The Urgent Action Funds, which supports organizations led by women and trans human rights activists, has shared its commitment to eight core feminist principles to promote a new form of philanthropic activism.

We find ourselves in a period of profound transformation. The COVID-19 pandemic and the climate crisis have exacerbated existing systemic economic, racial, and global disparities. Simultaneously, human rights and democracies are facing unprecedented challenges, while social movements are shedding light on these issues.
Within the realm of philanthropy, those providing funds are now grappling with questions of power, fairness, and responsibility in new ways. There is a growing recognition of the unfair systems that have created and sustained the field of philanthropy, and a growing belief that the sector should be transformed in order to effectively address the challenges of this time.
Feminist principles
The Urgent Action Funds, which supports organizations led by women and trans human rights activists, has shared its commitment to eight core feminist principles to promote a new form of philanthropic activism.
Practice trust and reshape accountability. We respect the autonomy of our partners, refraining from imposing our own agendas. We challenge the disproportionate demand for monitoring and results, making our grants available with limited reporting. We ground our decision-making in our accountability to movements and the wider ecosystem. We ask ourselves: is this action appropriate for us to take or is it better led by others?
Interrogate and challenge power. We reject the dominant culture of giving that reinforces the donor’s power over the recipient. Instead, we seek to build mutual solidarity, cultures of sharing, and power with each other. Our Sisterhood itself is a site to disrupt and heal unequal power relations: among us, we navigate lines of difference based on race, age, geographic proximity to funders, ease in English, vaccine inequity and more. We hold conversations about power with care and vulnerability.
Navigate risk with care. As feminist funders, risk is inherent to our work. We support defenders who face regular threats to their lives as they challenge state and corporate actors, including in countries where their activism is criminalized. We are careful not to add to the dangers that activists face. We also understand ‘unhealthy’ activist and funding practices as a source of risk. They cause burnout and threaten the sustainability of movements.
Ground in collective care and protection. As they contend with violence, grief, and exhaustion, we support defenders to stay safe and sustain their activism. We go beyond an activist’s access to leisure time to interrogate the roots of collective spiritual, mental, and emotional distress. We change our organizational policies and cultures to incorporate care. We focus on the ways our networks can nurture us. And we question even the most sacred tenets of our movements, challenging them when they lead to disillusionment and burnout.
Challenge dominant narratives on efficiency and time. Our founding impulse – to get urgently needed funds into the hands of women and LBTQI+ defenders quickly and with ease – underscores our commitment to deconstructing traditional notions of efficiency and time. We can turn around a grant in a matter of hours. We have also learned the importance of pausing – of moving slowly, listening carefully, and seeing each other as our whole selves.
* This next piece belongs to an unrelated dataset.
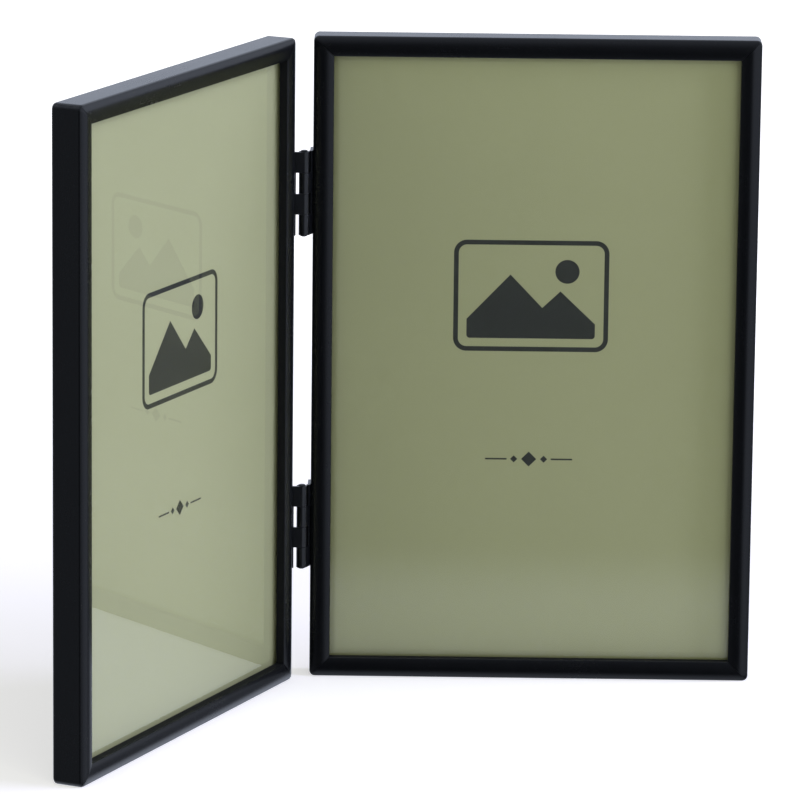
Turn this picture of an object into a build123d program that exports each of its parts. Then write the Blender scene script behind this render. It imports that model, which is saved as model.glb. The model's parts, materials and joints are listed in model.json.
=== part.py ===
from build123d import *
from math import sqrt
import os

# Hinged double photo frame. Two portrait frames of mitred metal moulding, each with
# glass, a paper insert, a backing board with a flocked cover and four turn clips, are
# joined edge to edge by two small butt hinges with rolled knuckles.
# Millimetres, +Z up. The right leaf faces -Y and the left leaf is swung towards the viewer.

# The photograph that a leaf holds, and how its moulding covers it
photo_width = 101.6
photo_height = 152.4
photo_thickness = 0.25
lip_overlap = 2.55
photo_play = 0.4

# Moulding section
side_wall = 1.9
lip_depth = 2.4
crown_share = 0.48
sight_drop = 0.35
outer_drop = 0.75
sight_round = 0.22
front_round = 0.35
back_round = 1.0
back_inner_round = 0.25
mitre_gap = 0.03
overrun = 1.0

# Corner keys, in a slot behind the lip
key_inset = 0.95
key_width = 1.7
key_thickness = 0.95
key_leg = 12.0
key_play = 0.05
key_corner_cut = 0.6

# Glass, board and flocked cover, from front to back
glass_thickness = 1.8
glass_play = 0.3
glass_arris = 0.25
board_thickness = 1.6
board_play = 0.45
board_corner_cut = 0.8
cover_thickness = 0.4
cover_margin = 0.2

# Turn clips, which swing out of a groove in the side wall
clip_thickness = 0.5
clip_play = 0.13
clip_base_width = 5.0
clip_tip_width = 3.4
clip_tail = 3.4
clip_corner_cut = 0.5
clip_pivot_inset = 5.0
clip_groove_depth = 0.95
clip_tip_play = 0.2
rim_behind_groove = 0.99
tab_height = 0.75
tab_corner_cut = 0.3
rivet_radius = 0.9
rivet_play = 0.06
rivet_head_radius = 1.7
rivet_head_height = 0.45
rivet_head_taper = 0.35
rivet_set = 1.0

# Hinges: where they sit, their pin and their rolled sheet
opening_angle = 115.25
hinge_length = 20.2
hinge_end_inset = 27.6
hinge_axis_to_side = 2.06
hinge_axis_to_crown = 0.74
knuckle_count = 4
knuckle_gap = 0.1
knuckle_curl = 300.0
sheet_thickness = 0.72
sheet_bend_round = 0.45
plate_setback = 0.9
plate_width = 5.4
plate_corner_round = 0.8
crank_start = 0.45
crank_end = 0.2
pin_radius = 0.48
pin_play = 0.05
pin_head_radius = 0.85
pin_head_height = 0.3
pin_head_taper = 0.25

# Worked out from the sizes above
quarter_turn = 90.0
half_turn = 180.0
face_width = lip_overlap + photo_play + side_wall
half_opening_width = photo_width / 2 - lip_overlap
half_opening_height = photo_height / 2 - lip_overlap
leaf_width = 2 * (half_opening_width + face_width)
leaf_height = 2 * (half_opening_height + face_width)
rebate = face_width - side_wall
half_rebate_width = half_opening_width + rebate
half_rebate_height = half_opening_height + rebate
glass_back = lip_depth + glass_thickness
insert_back = glass_back + photo_thickness
board_back = insert_back + board_thickness
cover_back = board_back + cover_thickness
clip_front = cover_back + clip_play
clip_back = clip_front + clip_thickness
groove_back = clip_back + clip_play
frame_depth = groove_back + rim_behind_groove
key_slot_depth = key_thickness + key_play
knuckle_pitch = hinge_length / knuckle_count
knuckle_bore = pin_radius + pin_play
knuckle_middle = knuckle_bore + sheet_thickness / 2
plate_outside = hinge_axis_to_side - sheet_thickness
plate_front = hinge_axis_to_crown + plate_setback
opened_from_flat = half_turn - opening_angle
hinge_bottoms = {
    "upper": leaf_height - hinge_end_inset - hinge_length,
    "lower": hinge_end_inset,
}
# Sides of a leaf, with the turn about its normal that takes the outer side there
side_turns = {"outer": 0.0, "top": -quarter_turn, "hinge": half_turn, "bottom": quarter_turn}
rail_names = {"outer": "outer_stile", "top": "top_rail", "hinge": "hinge_stile", "bottom": "bottom_rail"}


def nearest(shape, x, y):
    """The corner of a flat outline that lies nearest to a point."""
    return shape.vertices().sort_by_distance(Vector(x, y, 0))[0]


def moulding_section():
    """Section of the moulding: X runs outwards from the sight edge, Y back from the crown."""
    crown = crown_share * face_width
    slot_near = key_inset
    slot_far = key_inset + key_width + 2 * key_play
    slot_floor = lip_depth - key_slot_depth
    groove_floor = rebate + clip_groove_depth
    with BuildSketch() as section:
        with BuildLine():
            TangentArc((crown, 0), (0, sight_drop), tangent=(-1, 0))
            TangentArc((crown, 0), (face_width, outer_drop), tangent=(1, 0))
            Polyline(
                (face_width, outer_drop),
                (face_width, frame_depth),
                (rebate, frame_depth),
                (rebate, groove_back),
                (groove_floor, groove_back),
                (groove_floor, cover_back),
                (rebate, cover_back),
                (rebate, lip_depth),
                (slot_far, lip_depth),
                (slot_far, slot_floor),
                (slot_near, slot_floor),
                (slot_near, lip_depth),
                (0, lip_depth),
                (0, sight_drop),
            )
        make_face()
        fillet(nearest(section, 0, sight_drop), sight_round)
        fillet(nearest(section, face_width, outer_drop), front_round)
        fillet(nearest(section, face_width, frame_depth), back_round)
        fillet(nearest(section, rebate, frame_depth), back_inner_round)
    return section.sketch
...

This is how we build the relationships we will need when it is time to move quickly again.
Build resources with politics and ethics. As we work to transform the politics of resourcing, we leverage our collective strength to address geopolitical inequities in the funding landscape. We strategically assess the ethics of potential funding sources, recognizing that while sometimes we can affect greater change by entering into a relationship with a funder, other times we will have to decline funding in solidarity with defenders. We work to activate philanthropy in our regions, diversifying who gives and shifting who sets the agenda.
Value both interdependence and independence. Our model of international philanthropy upends the paradigm of organizations headquartered in the Global North with branches in the Global South. Each Sister Fund is autonomous, rooting power and decision-making in the regions. We also collaborate closely, building a shared global analysis, speaking with one megaphone on advocacy issues, and learning and innovating together. As many organizations look to build new structures that share power, we are glad to share our experiences.
Learn and evolve. We recognize that learning is about power: the power to define what changes are sought, what data is seen as valid, who shapes the story the data tells us, and what lessons will be acted upon. As we bring a feminist lens to learning, we lift up the regular pauses we take to reflect, integrate, and evolve as a political practice on our part. Some of our most powerful work, from collective care to disability justice, emerged from these reflections.